U.S. Border Patrol agents in action along the U.S.-Mexico border in Arizona.
LOS ANGELES—More than half a million immigration advocates marched though downtown Los Angeles Saturday in one of the largest demonstrations for any cause in recent U.S. history.
The march — duplicated in communities across the country — was one act in a national drama centering on the issue of illegal immigration that has unfolded over the past week.
The number of protestors demanding that federal lawmakers abandon attempts to make illegal immigration a felony and to build more walls along the border surprised police, who estimated the crowd size using aerial photographs and other techniques, police Cmdr. Louis Gray Jr. said.
Wearing white T-shirts to symbolize peace, the demonstrators chanted "Mexico!" "USA!" and "Si se puede," an old Mexican American civil rights shout that means "Yes, we can."
The U.S. House of Representatives has passed legislation that would make it a felony to be in the U.S. illegally, impose new penalties on employers who hire illegal immigrants, require churches to check the legal status of people they help, and erect fences along one-third of the U.S.-Mexican border.
However, the Senate Judiciary Committee on Tuesday rejected the harsher House bill and sent to the Senate floor a bill that lays out a path to citizenship for illegal immigrants, provided they take certain actions.
"It's a big day for us. We may not have a lot of big days, but this is a big day," Frank Sharry, executive director of the National Immigration Forum, a pro-immigrant group, said after the committee approved a package of immigration and border security measures.
In general, the Judiciary Committee's bill is designed to strengthen enforcement of U.S. borders, regulate the flow into the country of guest workers and determine the legal future of the estimated 12 million immigrants living in the United States illegally.
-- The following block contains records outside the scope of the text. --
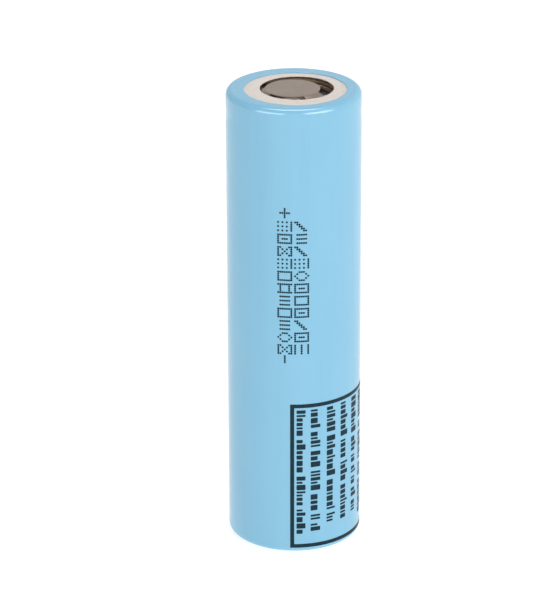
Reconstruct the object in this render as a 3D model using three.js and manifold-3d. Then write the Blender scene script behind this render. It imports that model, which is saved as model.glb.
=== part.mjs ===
// A flat-top cylindrical lithium-ion cell of the common 18 mm by 65 mm size, in millimetres.
// +Z runs from the negative end to the positive end, and the origin is the centre of the base.
// The cell is built as it is assembled: a deep-drawn steel can that holds a wound roll, and a
// header of crimped discs, all inside a heat-shrink sleeve. Round pieces share one facet
// count, so that nested walls stay parallel.
import * as THREE from "three";
import { mergeVertices } from "three/addons/utils/BufferGeometryUtils.js";
import Module from "manifold-3d";

const wasm = await Module();
wasm.setup();

// ---------------------------------------------------------------- driving dimensions
const FACETS = 40; // sides of every round piece
const ROUND = 2 * Math.PI;
const QUARTER = Math.PI / 2;
const PLAY = 0.02; // gap between pieces that lie against each other

const HEIGHT = 65.1; // over the sleeve
const SLEEVE_RADIUS = 9.2;
const SLEEVE_WALL = 0.1;
const SLEEVE_TOP_EDGE_RADIUS = 0.9; // outside
const SLEEVE_BASE_EDGE_RADIUS = 0.8;
const SLEEVE_TOP_LIP_RADIUS = 7.0; // where the film ends over the paper ring
const SLEEVE_BASE_LIP_RADIUS = 6.6;
const SLEEVE_WAIST = 0.05; // how far the film draws in over the can's groove
const SLEEVE_WAIST_REACH = 0.8; // how far above and below the groove it starts to draw in

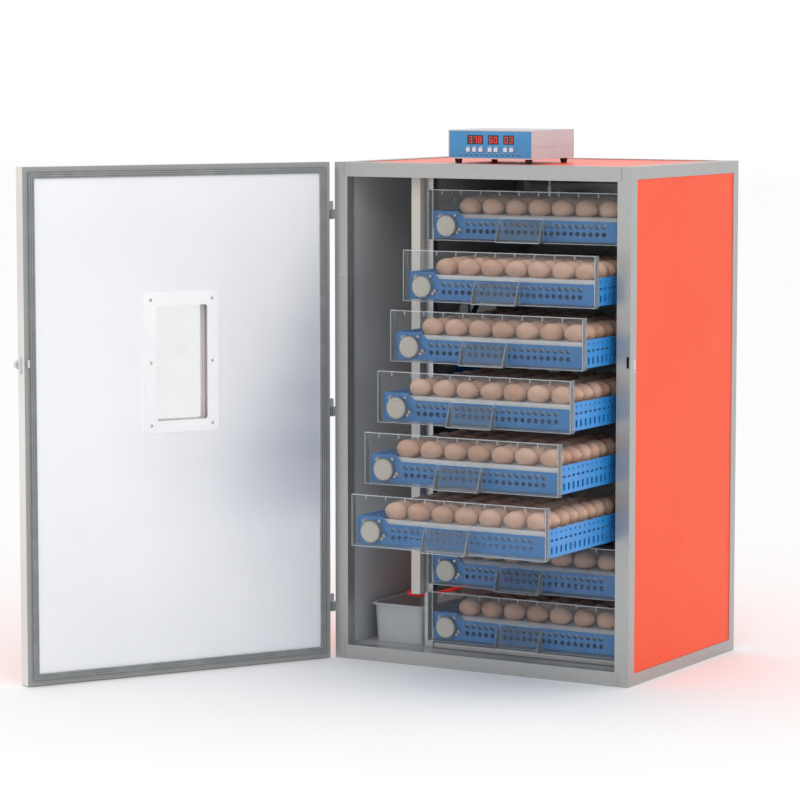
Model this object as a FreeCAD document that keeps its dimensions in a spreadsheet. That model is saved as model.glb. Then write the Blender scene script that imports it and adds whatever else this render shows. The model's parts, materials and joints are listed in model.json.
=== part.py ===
import FreeCAD, Part
import Sketcher
import math
import os
import re

# Cabinet egg incubator with eight roller trays, in millimetres.
# +X is to the right, +Z is up and the door side faces -Y.
# The origin is the middle of the cabinet's base.

doc = FreeCAD.newDocument("egg_incubator")
sheet = doc.addObject("Spreadsheet::Sheet", "dims")

SIZES = [
    # cabinet
    ("case_width", 765), ("case_depth", 560), ("case_height", 1160),
    ("post_face", 34), ("front_side", 30), ("rear_side", 26),
    ("beam_face", 33), ("side_beam", 28), ("profile_wall", 2),
    ("panel_thick", 28), ("panel_recess", 2), ("post_bore", 6),
    # door
    ("door_gap", 6), ("door_thick", 36), ("door_lift", 2), ("door_inset", 1),
    ("open_angle", 120.4), ("pivot_out", 4.5), ("pivot_front", 8),
    ("knuckle_radius", 4.4), ("pin_radius", 2.5), ("knuckle_length", 22),
    ("seal_inset", 12), ("seal_width", 14), ("seal_gap", 0.4),
    ("window_middle", 714), ("window_clear_wide", 132), ("window_clear_tall", 265),
    ("bezel_wide", 186), ("bezel_tall", 320), ("bezel_thick", 3), ("bezel_round", 9),
    ("pane_thick", 14), ("pane_lap", 12),
    # latch
    ("latch_height", 720), ("latch_inset", 6), ("knob_radius", 11), ("knob_length", 14),
    ("latch_neck", 2.2), ("hook_reach", 15), ("hook_thick", 3), ("hook_half", 2.2),
    # trays
    ("tray_left", -154), ("tray_wide", 488), ("tray_top", 1100), ("tray_pitch", 132.8),
    ("tray_home", 35), ("tray_step", 56.2), ("cover_tall", 116), ("cover_deep", 19.6),
    ("cover_wall", 3),
    ("basket_inset", 4.5), ("basket_deep", 452), ("basket_tall", 62), ("basket_lift", 4),
    ("basket_wall", 3), ("basket_floor", 2.5), ("ledge_in", 47), ("front_wall_tall", 47),
    ("mount_wide", 78),
    ("hole_radius", 5.4), ("hole_pitch", 16.5), ("low_hole", 18), ("high_hole", 35),
    ("slot_pitch", 22), ("slot_wide", 9), ("slot_tall", 17), ("slot_low", 7),
    ("handle_wide", 112), ("handle_tall", 56), ("handle_out", 24), ("handle_wall", 2.5),
    ("rib_pitch", 50), ("rib_tall", 11), ("rib_deep", 1.6),
    ("motor_in", 43.5), ("motor_up", 29), ("motor_radius", 25), ("motor_thick", 14),
    # rollers
    ("roller_radius", 13), ("roller_bore", 10.5), ("roller_pitch", 43.5),
    ("roller_up", 43), ("roller_first", 18), ("roller_start", 52), ("roller_span", 420),
    ("link_thick", 3.5), ("link_tall", 14), ("roller_travel", 20),
    # rack
    ("rack_front", 60), ("rack_deep", 458), ("rack_post", 22), ("rack_right", 13.5),
    ("rail_thick", 2), ("rail_tall", 24), ("rail_lip", 18), ("rail_gap", 0.6),
    # air duct and fan
    ("duct_face", -200), ("duct_wide", 23), ("duct_deep", 29), ("duct_front", 40),
    ("duct_foot", 160), ("duct_sheet", 2), ("fan_along", 310), ("fan_up", 735),
    ("fan_opening", 118), ("fan_radius", 108), ("hub_radius", 30), ("blade_count", 5),
    # heater, basin and sensor
    ("heater_radius", 4.5), ("heater_up", 137), ("heater_left", -290), ("heater_gap", 70),
    ("heater_front", 190), ("heater_end", 524),
    ("basin_left", -330), ("basin_wide", 150), ("basin_front", 66), ("basin_deep", 236),
    ("basin_tall", 92), ("basin_wall", 2.5), ("basin_rim", 7), ("basin_draft", 5),
    ("probe_across", 147), ("probe_front", 62), ("probe_low", 1088),
    # controller
    ("box_left", -137), ("box_front", 100), ("box_wide", 219), ("box_deep", 203),
    ("box_tall", 66), ("box_wall", 2.5), ("foot_tall", 9), ("foot_radius", 9),
    ("fascia_thick", 2), ("fascia_recess", 1),
    ("button_side", 9.4), ("button_gap", 0.3), ("button_out", 2.5), ("button_up", 18.5),
]
for row, (alias, value) in enumerate(SIZES, start=1):
    sheet.set("A%d" % row, alias)
    sheet.set("B%d" % row, str(value))
    sheet.setAlias("B%d" % row, alias)
doc.recompute()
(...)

The bill would double the Border Patrol and authorize a "virtual wall" of unmanned vehicles, cameras and sensors to monitor the U.S.-Mexico border. It also would allow more visas for nurses and agriculture workers and shelter humanitarian organizations from prosecution if they provide non-emergency assistance to illegal residents.
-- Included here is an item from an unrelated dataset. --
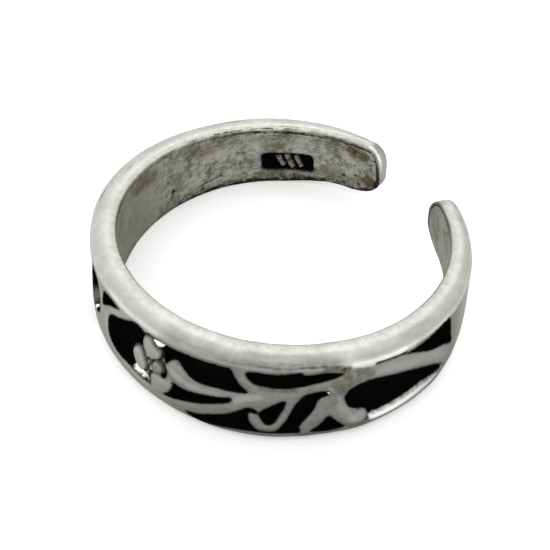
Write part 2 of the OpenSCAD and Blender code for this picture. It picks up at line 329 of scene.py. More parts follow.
def onRing(turn, radius, height):
    angle = np.radians(turn)
    return np.column_stack((np.sin(angle) * radius, -np.cos(angle) * radius, height))


def tilted(dx, dy, degrees):
    tilt = math.radians(degrees)
    return dx * math.cos(tilt) + dy * math.sin(tilt), dy * math.cos(tilt) - dx * math.sin(tilt)


def nearestOn(points, line, closed):
    # distance from each point to a run of straight pieces, and the way there
    ends = np.roll(line, -1, 0) if closed else line[1:]
    starts = line if closed else line[:-1]
    nearest = np.full(len(points), 1e9)
    way = np.zeros((len(points), 2))
    for start, end in zip(starts, ends):
        along = end - start
        t = np.clip(((points - start) @ along) / max(along @ along, 1e-12), 0, 1)
        gap = start + t[:, None] * along - points
        size = (gap * gap).sum(1)
        closer = size < nearest
        nearest[closer] = size[closer]
        way[closer] = gap[closer]
    return np.sqrt(nearest), way


def insideLoop(points, loop):
    inside = np.zeros(len(points), bool)
    x, y = points[:, 0], points[:, 1]
    for (x0, y0), (x1, y1) in zip(loop, np.roll(loop, -1, 0)):
        if y0 == y1:
            continue
        crosses = (y0 > y) != (y1 > y)
        inside ^= crosses & (x < x0 + (y - y0) * (x1 - x0) / (y1 - y0))
    return inside


def signedDistance(points, loop, reach):
    # negative inside the loop; points further away than reach keep that value
    distance = np.full(len(points), reach)
    way = np.zeros((len(points), 2))
    low, high = loop.min(0) - reach, loop.max(0) + reach
    near = np.nonzero(((points > low) & (points < high)).all(1))[0]
    gap, toward = nearestOn(points[near], loop, True)
    distance[near] = np.where(insideLoop(points[near], loop), -gap, gap)
    way[near] = toward
    return distance, way


def pocketDistance(points):
    result = np.full(len(points), chartReach)
    way = np.zeros((len(points), 2))
    outlines = list(pocketOutlines.values())
    for name in mirroredPockets:
        rows = [(-t, h * float(upperEdge(-t) / upperEdge(t))) for t, h in pocketOutlines[name]]
        outlines.append(rows)
    for rows in outlines:
        distance, toward = signedDistance(points, smoothLoop(toChart(rows)), chartReach)
        closer = distance < result
        result[closer] = distance[closer]
        way[closer] = toward[closer]
    return result, way


def asDrawn(turn, height, radial):
    # the outlines were drawn on a plain cylinder as the photograph shows them: this gives the
    # place there of a point of the domed face
    inward = chartRadius - radial + band["edgeFall"]
    inward = inward * ease(-45, -20, turn)
    off = np.radians(np.clip(photoView["azimuth"] - turn, -62, 62))
    up = inward * math.tan(math.radians(photoView["elevation"])) / np.cos(off)
    arc = np.radians(turn) * chartRadius + inward * np.tan(off)
    return np.column_stack((arc, height + up))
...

The most contentious provision would permit illegal aliens currently in the country to apply for citizenship without first having to return home, a process that would take at least six years. They would have to pay a fine, learn English, study American civics, demonstrate they had paid their taxes and take their place behind other applicants for citizenship, according to aides to Sen. Ted Kennedy, D-Mass., who was instrumental in drafting the legislation.
The Judiciary Committee also approved a five-year plan to provide visas for about 1.5 million agriculture workers and allow them to eventually seek legal residency.
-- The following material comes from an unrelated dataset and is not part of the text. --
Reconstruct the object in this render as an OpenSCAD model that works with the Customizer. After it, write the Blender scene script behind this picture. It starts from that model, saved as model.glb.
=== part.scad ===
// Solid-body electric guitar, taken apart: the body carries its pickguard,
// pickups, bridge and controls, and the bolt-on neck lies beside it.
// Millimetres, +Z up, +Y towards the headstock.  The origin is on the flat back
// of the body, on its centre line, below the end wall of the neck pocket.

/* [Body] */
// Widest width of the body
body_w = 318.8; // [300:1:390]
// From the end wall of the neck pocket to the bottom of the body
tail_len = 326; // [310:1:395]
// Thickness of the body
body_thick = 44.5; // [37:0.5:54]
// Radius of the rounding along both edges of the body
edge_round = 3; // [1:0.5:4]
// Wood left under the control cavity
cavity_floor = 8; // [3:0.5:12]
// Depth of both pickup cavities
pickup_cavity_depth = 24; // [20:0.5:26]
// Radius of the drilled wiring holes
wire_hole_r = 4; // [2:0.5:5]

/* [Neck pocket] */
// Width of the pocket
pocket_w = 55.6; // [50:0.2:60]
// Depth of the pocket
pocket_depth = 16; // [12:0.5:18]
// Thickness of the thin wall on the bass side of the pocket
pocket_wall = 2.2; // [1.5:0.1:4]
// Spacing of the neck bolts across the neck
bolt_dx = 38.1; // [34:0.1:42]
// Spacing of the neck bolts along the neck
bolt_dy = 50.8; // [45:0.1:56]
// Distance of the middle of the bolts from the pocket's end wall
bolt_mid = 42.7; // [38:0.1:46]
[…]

President George W. Bush on Saturday called for legislation that does not force America to choose between being a welcoming society and a lawful one.
"America is a nation of immigrants, and we're also a nation of laws," Bush said in his weekly radio address, discussing an issue that had driven a wedge into his own party.
Bush sides with business leaders who want to let some of the estimated 12 million undocumented immigrants stay in the country and work for a set period of time.
Any bill produced by the Senate would have to be reconciled with the House measure. Despite Bush's support for letting illegal immigrants with jobs avoid deportation, many Republicans vow to prevent what they say amounts to amnesty from becoming law.
"I will oppose amnesty at all stages," said Sen. John Cornyn, R-Texas, who was on the losing side of Monday's 12-6 vote by the Judiciary Committee. He said Congress "made a mistake in 1986" by granting amnesty to 3 million illegal immigrants "and now we have 12 million."
The bill's next step is the full Senate, where Majority Leader Bill Frist, R-Tenn., is negotiating with other senators on how to handle the committee's bill and his own proposal, which focuses more on punishing employers who hire undocumented workers.
"The situation along our Southern borders now ranks as a national security challenge, second only to the war on terror," Frist said Monday. "Every day thousands of people violate our frontiers."
But many protesters rejected the national security claim, noting that the legislation would hurt Hispanics the most.
"When did you ever see a Mexican blow up the World Trade Center? Who do you think built the World Trade Center?" asked David Gonzalez, 22, who marched in Los Angeles with a sign that read, "I'm in my homeland.' "
Frist said the Senate will begin a debate on immigration later this week with the aim of passing a bill by April 7.
Recent polls show that about six in 10 Americans oppose letting illegal immigrants remain in the country and apply for citizenship and three of every four don't believe the government is doing enough to stem the continuing tide of new arrivals.
"For years, the government has turned a blind eye to illegal aliens who break into this country," said Rep. Tom Tancredo, R-Colo. Tancredo helped lead the fight for a bill the House passed in December that would define illegal immigrants as felons, build fences across a third of the U.S-Mexican border and enlist local police and the military to help patrol it.
On Saturday, the Los Angeles protests were echoed in cities across the country. In Denver, more than 50,000 people protested downtown Saturday, according to police who had expected only a few thousand. Phoenix was similarly surprised Friday when an estimated 20,000 people gathered for one of the biggest demonstrations in city history.